Differentiation could look like offering 2 versions of a math problem, or 3 different reading responses based on different books you assigned. You can easily create the same template and then quickly switch them up. Then just select your specific students to ensure that you’re meeting the needs of all of your students.
When assigning an activity in Seesaw, all you need to do is click on “edit students” in the pop up window.
Then, your class roster should pop up. You can click the names next to any student who you wish to assign that particular activity.
The same can be done in Google Classroom. After creating your activity, click the drop down menu where it says “All Students” and then proceed to only click on the students you wish to assign that particular activity.
You can save time by duplicating the assignment and making your minor adjustments!
Tip #3: Guided Reading using Online Libraries
You can still do guided reading when teaching virtually! Whether you invite small groups to your zoom sessions, or utilize the breakout room feature, you can absolutely make it happen.
There are several online libraries you can choose from, such as Epic and Reading A-Z, to help differentiate your book offerings. While you can choose to link the book so students read and swipe through on their own, I personally like to share my screen and have students follow along together (this is if I am hosting a small group session). This way I can break apart words with them, show them important punctuation or vocabulary, or just utilize picture cues together.
We don’t have to let distance learning get in the way of our beloved guided reading time! It does take a bit of getting used to, but the beauty of targeted instruction is worth it!
Tip #4: Utilize Digital Manipulatives for visual supports
We know that in the classroom, offering a variety of manipulatives is a great way to help differentiate, especially for our students who are still working concretely. Great news! You can still utilize manipulatives digitally!
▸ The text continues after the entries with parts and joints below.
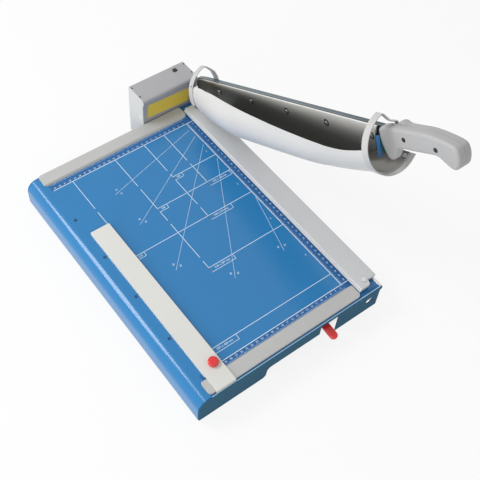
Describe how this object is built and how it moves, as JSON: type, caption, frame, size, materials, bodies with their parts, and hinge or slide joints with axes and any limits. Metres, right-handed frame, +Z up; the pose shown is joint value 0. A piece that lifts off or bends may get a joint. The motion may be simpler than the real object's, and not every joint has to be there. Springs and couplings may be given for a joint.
{
  "type": "guillotine paper cutter",
  "caption": "Guillotine paper cutter: a steel table with square stops, a hinged knife arm in a turning guard, a press bar, a side gauge and a laser line box.",
  "frame": {"origin": "middle of the back right foot's underside, on the desk", "axes": "+Z up from the desk, +Y along the cut towards the arm's hinge, +X across the cut away from the table"},
  "size_m": [0.3998, 0.6099, 0.4149],
  "materials": {
    "blue_paint": "satin powder coat",
    "dark_steel": "ground and darkened",
    "arm_paint": "satin",
    "bright_steel": "ground",
    "zinc_steel": "zinc plated",
    "stop_alloy": "satin anodised",
    "guard_grey": "fine satin",
    "press_grey": "satin",
    "gauge_grey": "satin",
    "handle_grey": "fine grain",
    "box_grey": "satin",
    "box_light": "satin",
    "red_plastic": "semi-gloss",
    "black_plastic": "satin",
    "black_rubber": "matt",
    "latch_blue": "satin",
    "latch_teal": "satin"
  },
  "bodies": {
    "base": {"table_top": "blue_paint", "front_skirt": "blue_paint", "back_skirt": "blue_paint", "edge_beam": "zinc_steel", "front_channel": "zinc_steel", "back_channel": "zinc_steel", "foot_back_right": "black_rubber", "foot_back_left": "black_rubber", "foot_front_right": "black_rubber", "foot_front_left": "black_rubber", "table_rivet_1": "bright_steel", "table_rivet_2": "bright_steel", "table_rivet_3": "bright_steel", "table_rivet_4": "bright_steel", "counter_knife": "bright_steel", "back_stop": "stop_alloy", "front_stop": "stop_alloy", "pivot_block": "zinc_steel", "pivot_bolt": "bright_steel", "pivot_collar": "bright_steel", "pivot_nut": "zinc_steel", "pivot_lock_nut": "zinc_steel", "lever_pin": "zinc_steel", "laser_housing": "box_grey", "laser_floor": "box_grey", "laser_end_left": "box_light", "laser_end_right": "box_light", "laser_lens": "black_plastic", "laser_bracket": "zinc_steel"},
    "arm": {"arm_bar": "arm_paint", "knife": "dark_steel", "knife_bolt_1": "bright_steel", "knife_bolt_2": "bright_steel", "knife_bolt_3": "bright_steel", "knife_bolt_4": "bright_steel", "knife_bolt_5": "bright_steel", "handle_left": "handle_grey", "handle_right": "handle_grey", "handle_screw_1": "dark_steel", "handle_screw_2": "dark_steel", "hoop_front": "guard_grey", "hoop_back": "guard_grey", "latch_strip": "latch_blue", "latch_cam": "latch_teal"},
    "guard": {"guard_trough": "guard_grey"},
    "press": {"press_bar": "press_grey", "press_bar_screw": "bright_steel", "press_pin_front": "bright_steel", "press_pin_back": "bright_steel"},
    "gauge": {"gauge_plate": "gauge_grey"},
    "knob": {"gauge_knob": "red_plastic", "gauge_stud": "zinc_steel"},
    "lever": {"lever_arm": "zinc_steel", "lever_grip": "red_plastic"},
    "button": {"laser_button": "black_plastic"}
  },
  "joints": [
    {"name": "arm_hinge", "type": "hinge", "parent": "base", "child": "arm", "pos_m": [0.04, 0.017, 0.069], "axis": [1, 0, 0], "range_deg": [0, 29]},
    {"name": "guard_turn", "type": "hinge", "parent": "arm", "child": "guard", "pos_m": [0.04, 0.02941, 0.09138], "axis": [0, -0.8746, 0.4848], "range_deg": [0, 245.2]},
    {"name": "press_slide", "type": "slide", "parent": "base", "child": "press", "axis": [0, 0, -1], "range_m": [0, 0.003]},
    {"name": "gauge_slide", "type": "slide", "parent": "base", "child": "gauge", "axis": [1, 0, 0], "range_m": [-0.0015, 0.245]},
    {"name": "knob_turn", "type": "hinge", "parent": "gauge", "child": "knob", "pos_m": [-0.269, -0.438, 0.0609], "axis": [0, 0, 1], "range_deg": [-45, 315]},
    {"name": "lever_swing", "type": "hinge", "parent": "base", "child": "lever", "pos_m": [-0.074, -0.452, 0.0325], "axis": [0, 0, 1], "range_deg": [-10, 16]},
    {"name": "laser_button_press", "type": "slide", "parent": "base", "child": "button", "axis": [0, 0, -1], "range_m": [0, 0.0012], "stiffness_N_per_m": 600}
  ],
  "couplings": [
    {"joint": "guard_turn", "follows": "arm_hinge", "ratio": 8.4483},
    {"joint": "press_slide", "follows": "arm_hinge", "m_per_rad": 0.0059262}
  ]
}
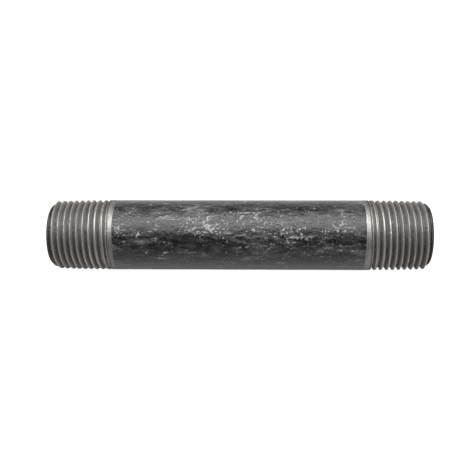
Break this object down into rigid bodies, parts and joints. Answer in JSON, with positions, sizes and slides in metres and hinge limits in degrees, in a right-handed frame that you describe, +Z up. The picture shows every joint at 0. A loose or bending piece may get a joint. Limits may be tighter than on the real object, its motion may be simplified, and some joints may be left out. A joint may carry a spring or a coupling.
{
  "type": "threaded pipe nipple",
  "caption": "Short black steel pipe with a taper pipe thread cut on each end, used to join two female pipe fittings.",
  "frame": {"origin": "middle of the pipe's length, on its axis", "axes": "+X along the pipe's axis towards the right threaded end; +Z up as the nipple lies on its side"},
  "size_m": [0.1142, 0.0214, 0.0214],
  "materials": {
    "black_coated_steel": "worn black lacquer over mill scale, satin, scuffed",
    "cut_steel": "die-cut bare steel, dull grey with slight torn texture",
    "bore_scale": "dark mill scale, matt"
  },
  "bodies": {
    "root": {"pipe_barrel": "black_coated_steel", "left_threaded_end": "cut_steel", "right_threaded_end": "cut_steel", "inner_weld_bead": "bore_scale"}
  },
  "joints": []
}
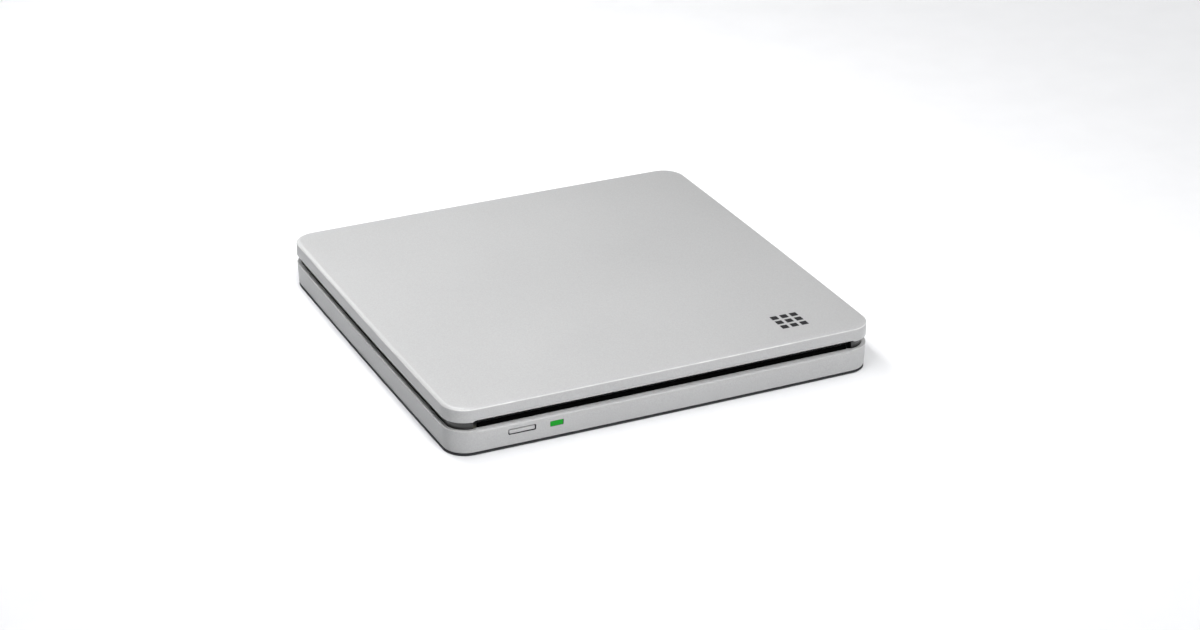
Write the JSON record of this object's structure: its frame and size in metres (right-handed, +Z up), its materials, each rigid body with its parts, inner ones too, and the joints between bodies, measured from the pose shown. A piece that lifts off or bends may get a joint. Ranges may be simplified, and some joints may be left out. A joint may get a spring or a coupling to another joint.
{
  "type": "external optical drive",
  "caption": "Slim slot-loading external optical drive: floating silver cover, black inner frame with a wide disc slot, eject button, light and a back socket.",
  "frame": {"origin": "middle of the footprint, on the surface the feet stand on", "axes": "+X to the right along the front face, +Y to the back, +Z up"},
  "size_m": [0.14, 0.139, 0.0155],
  "materials": {
    "silver_paint": "satin metallic silver paint",
    "silver_paint_lower": "satin metallic silver paint",
    "silver_button": "satin metallic silver paint",
    "black_gloss": "polished moulded plastic",
    "black_matte": "fine textured moulding",
    "label_film": "blank matt film",
    "foot_rubber": "soft matt",
    "black_steel": "black oxide",
    "zinc_steel": "zinc plated",
    "felt": "short black pile",
    "green_lens": "clear green, lit",
    "circuit_board": "solder mask",
    "led_epoxy": "clear epoxy",
    "flat_cable": "ribbed film",
    "galvanised_steel": "galvanised sheet",
    "foam": "open-cell foam",
    "insulator_film": "smooth film",
    "chip_black": "moulded epoxy",
    "connector_ivory": "moulded nylon",
    "polished_steel": "ground and polished",
    "grey_plastic": "moulded acetal",
    "copper_coil": "enamelled windings",
    "pad_rubber": "soft matt ring",
    "cast_zinc": "die cast",
    "magnet": "nickel plated",
    "lens_glass": "coated lens",
    "brass": "turned",
    "motor_can": "drawn can",
    "white_acetal": "moulded acetal"
  },
  "bodies": {
    "case": {"top_cover": "silver_paint", "lower_shell": "silver_paint_lower", "inner_frame": "black_gloss", "base_plate": "black_matte", "blank_label": "label_film", "rubber_feet": "foot_rubber", "case_screws": "black_steel", "drive_screws": "zinc_steel", "upper_wiper": "felt", "lower_wiper": "felt", "light_window": "green_lens", "front_board": "circuit_board", "switch_body": "black_matte", "indicator_led": "led_epoxy", "front_cable": "flat_cable", "drive_chassis": "galvanised_steel", "drive_cover": "galvanised_steel", "cover_screws": "zinc_steel", "foam_pads": "foam", "insulating_sheet": "insulator_film", "main_board": "circuit_board", "board_chips": "chip_black", "board_connectors": "connector_ivory", "usb_socket": "zinc_steel", "socket_tongue": "chip_black", "disc_switches": "chip_black", "loading_motor": "motor_can", "gear_pin": "polished_steel", "lever_pins": "polished_steel"},
    "eject_button": {"eject_button": "silver_button"},
    "switch_plunger": {"switch_plunger": "black_matte"},
    "traverse": {"traverse_frame": "galvanised_steel", "traverse_pins": "polished_steel", "cam_pin": "polished_steel", "rod_holders": "grey_plastic", "main_guide_rod": "polished_steel", "second_guide_rod": "polished_steel", "spindle_stator": "copper_coil", "feed_motor": "motor_can"},
    "spindle": {"spindle_rotor": "polished_steel", "disc_pad": "pad_rubber", "hub_claws": "grey_plastic"},
    "pickup": {"pickup_body": "cast_zinc", "pickup_magnets": "magnet", "feed_follower": "grey_plastic"},
    "lens": {"lens_holder": "chip_black", "objective_lens": "lens_glass"},
    "lead_screw": {"lead_screw": "brass"},
    "motor_worm": {"motor_worm": "brass"},
    "reduction_gear": {"reduction_gear": "white_acetal"},
    "cam_slider": {"cam_slider": "white_acetal"},
    "eject_arm": {"eject_arm": "galvanised_steel"},
    "eject_roller": {"eject_roller": "grey_plastic"},
    "loading_lever": {"loading_lever": "galvanised_steel"},
    "loading_roller": {"loading_roller": "grey_plastic"}
  },
  "joints": [
    {"name": "eject_button_press", "type": "slide", "parent": "case", "child": "eject_button", "axis": [0, 1, 0], "range_m": [0, 0.0005], "stiffness_N_per_m": 600},
    {"name": "switch_plunger_press", "type": "slide", "parent": "case", "child": "switch_plunger", "axis": [0, 1, 0], "range_m": [0, 0.0005]},
    {"name": "cam_slide", "type": "slide", "parent": "case", "child": "cam_slider", "axis": [0, 1, 0], "range_m": [0, 0.012]},
    {"name": "reduction_gear_spin", "type": "hinge", "parent": "case", "child": "reduction_gear", "pos_m": [-0.03, -0.04, 0.0045], "axis": [0, 0, 1], "range_deg": [0, 229.18]},
    {"name": "motor_worm_spin", "type": "hinge", "parent": "case", "child": "motor_worm", "pos_m": [-0.03906, -0.04, 0.00545], "axis": [0, 1, 0], "range_deg": [0, 5500.39]},
    {"name": "traverse_lift", "type": "hinge", "parent": "case", "child": "traverse", "pos_m": [0.058, 0.0015, 0.0054], "axis": [0, 1, 0], "range_deg": [-1.6, 0]},
    {"name": "eject_arm_swing", "type": "hinge", "parent": "case", "child": "eject_arm", "pos_m": [0.05, 0.05, 0.0107], "axis": [0, 0, 1], "range_deg": [0, 40]},
    {"name": "loading_lever_swing", "type": "hinge", "parent": "case", "child": "loading_lever", "pos_m": [0.059, 0.0375, 0.0107], "axis": [0, 0, 1], "range_deg": [0, 9]},
    {"name": "eject_roller_spin", "type": "hinge", "parent": "eject_arm", "child": "eject_roller", "pos_m": [-0.02601, 0.05866, 0.0095], "axis": [0, 0, 1], "continuous": true},
    {"name": "loading_roller_spin", "type": "hinge", "parent": "loading_lever", "child": "loading_roller", "pos_m": [0.04689, -0.03895, 0.0095], "axis": [0, 0, 1], "continuous": true},
    {"name": "spindle_spin", "type": "hinge", "parent": "traverse", "child": "spindle", "pos_m": [0, 0.0015, 0.0085], "axis": [0, 0, 1], "continuous": true},
    {"name": "pickup_slide", "type": "slide", "parent": "traverse", "child": "pickup", "axis": [1, 0, 0], "range_m": [0, 0.034]},
    {"name": "lead_screw_spin", "type": "hinge", "parent": "traverse", "child": "lead_screw", "pos_m": [0.03, -0.0245, 0.0062], "axis": [1, 0, 0], "range_deg": [0, 4080]},
    {"name": "lens_focus", "type": "slide", "parent": "pickup", "child": "lens", "axis": [0, 0, 1], "range_m": [-0.0003, 0.0003], "stiffness_N_per_m": 60}
  ],
  "couplings": [
    {"joint": "switch_plunger_press", "follows": "eject_button_press", "ratio": 1},
    {"joint": "reduction_gear_spin", "follows": "cam_slide", "rad_per_m": 333.33},
    {"joint": "motor_worm_spin", "follows": "cam_slide", "rad_per_m": 8000},
    {"joint": "traverse_lift", "follows": "cam_slide", "rad_per_m": -2.3271},
    {"joint": "eject_arm_swing", "follows": "cam_slide", "rad_per_m": 58.178},
    {"joint": "loading_lever_swing", "follows": "cam_slide", "rad_per_m": 13.09},
    {"joint": "lead_screw_spin", "follows": "pickup_slide", "rad_per_m": 2094.4}
  ]
}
You can model the use of digital manipulatives by sharing your screen during your online lessons. You can also math assignments that include built in moveable math manipulatives on platforms like Seesaw and Google Slides.
You can find a bundle of my favorite Digital Math Manipulatives HERE!
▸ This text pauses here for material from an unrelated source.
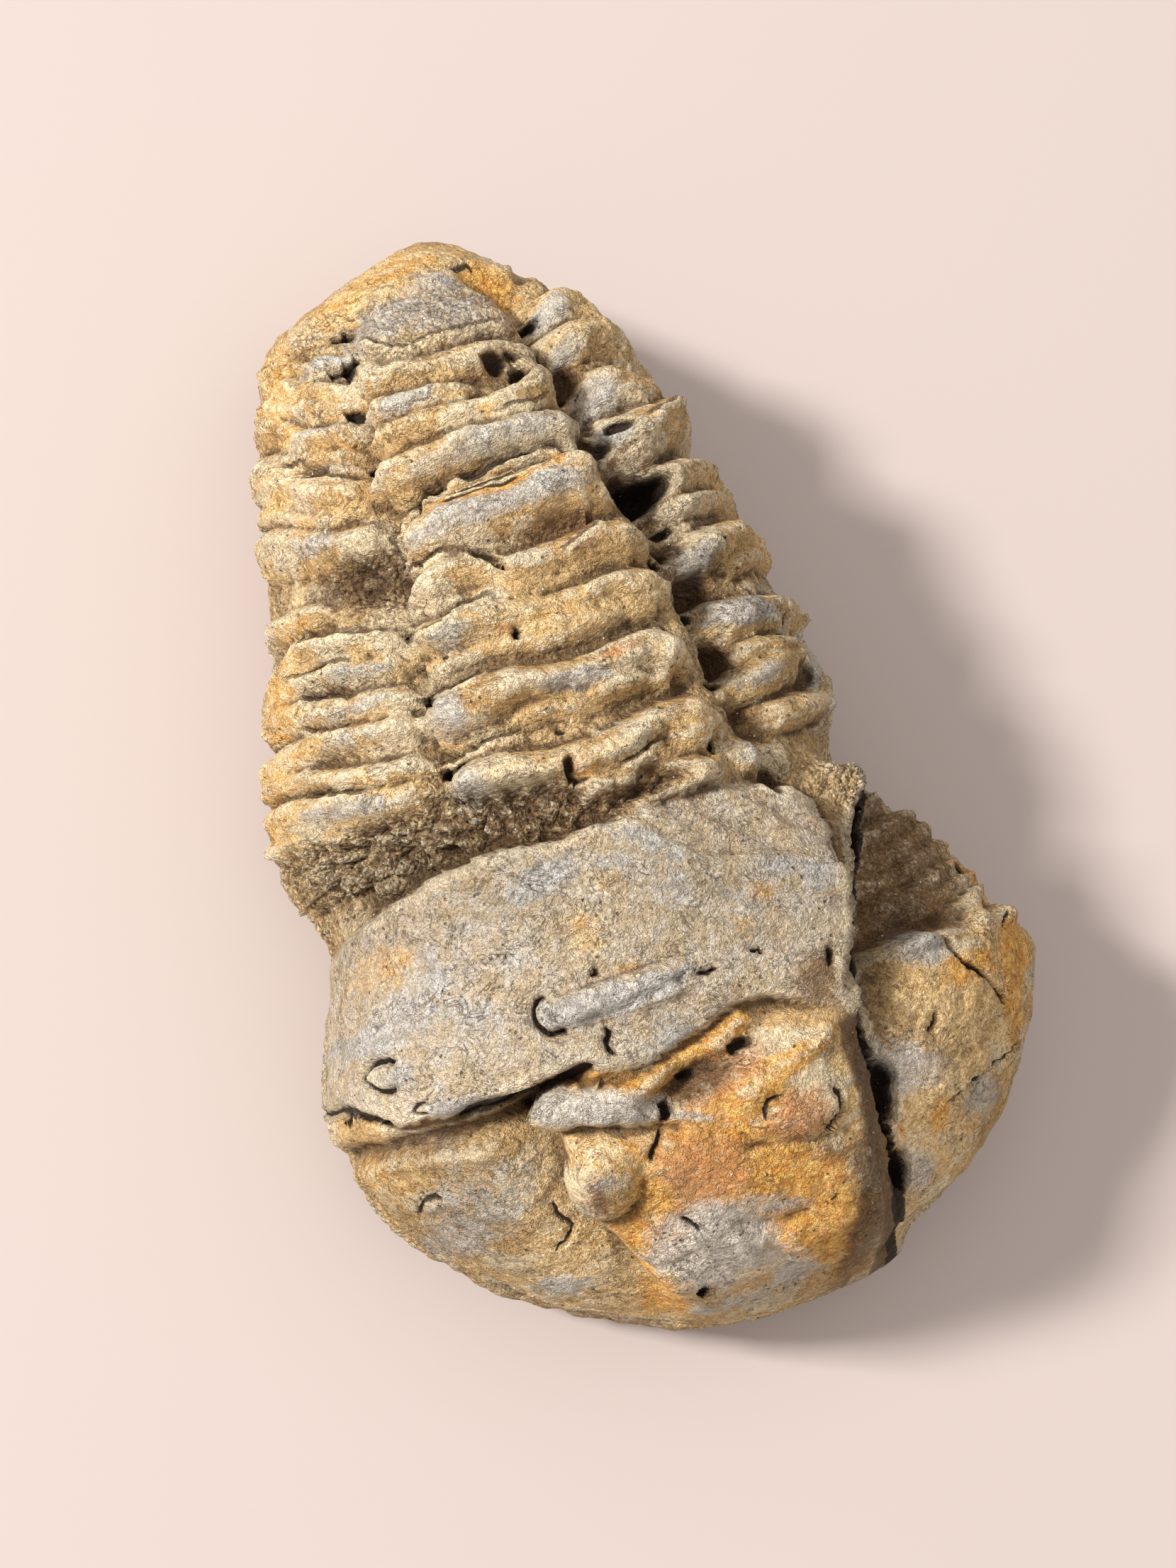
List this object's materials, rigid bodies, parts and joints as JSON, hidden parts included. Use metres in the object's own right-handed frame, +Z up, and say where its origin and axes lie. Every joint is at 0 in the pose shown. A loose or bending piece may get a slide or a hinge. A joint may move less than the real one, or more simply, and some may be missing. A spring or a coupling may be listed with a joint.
{
  "type": "fossil trilobite",
  "caption": "Weathered trilobite fossil in limestone, arched and ribbed on top, cracked along one side, with rough stone over its neck and a flat underside.",
  "frame": {"origin": "middle of the bounding box, on the flat underside", "axes": "+Z up out of the fossil's arched back, +Y along the body towards the tail, -Y towards the head, +X to the right when seen from above with the tail away"},
  "size_m": [0.0532, 0.0832, 0.0315],
  "materials": {
    "fossil_stone": "rough"
  },
  "bodies": {
    "root": {"trilobite": "fossil_stone"}
  },
  "joints": []
}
Digital Math Manipulatives
Tip #5: Audio Books Options
As a dyslexic student, audio books were my best friend! This method of differentiation allowed me to access texts that I could not read independently, but could certainly comprehend. Audio books are also an incredible way to offer our Emerging Bilinguals additional experiences listening to native English speakers.
Many school/town libraries have audio libraries, as do many online reading libraries like Epic. Selecting texts that include audio options can be a huge game changer for many students!
Tip #6: Offering Choice (Student-Driven Differentiation)
One of my favorite ways to differentiate in the classroom is to allow students to choose how they want to show what they know. For example, if I want my students to show their understanding of R-controlled syllables (bossy R), I can allow students to choose how they want to demonstrate that understanding.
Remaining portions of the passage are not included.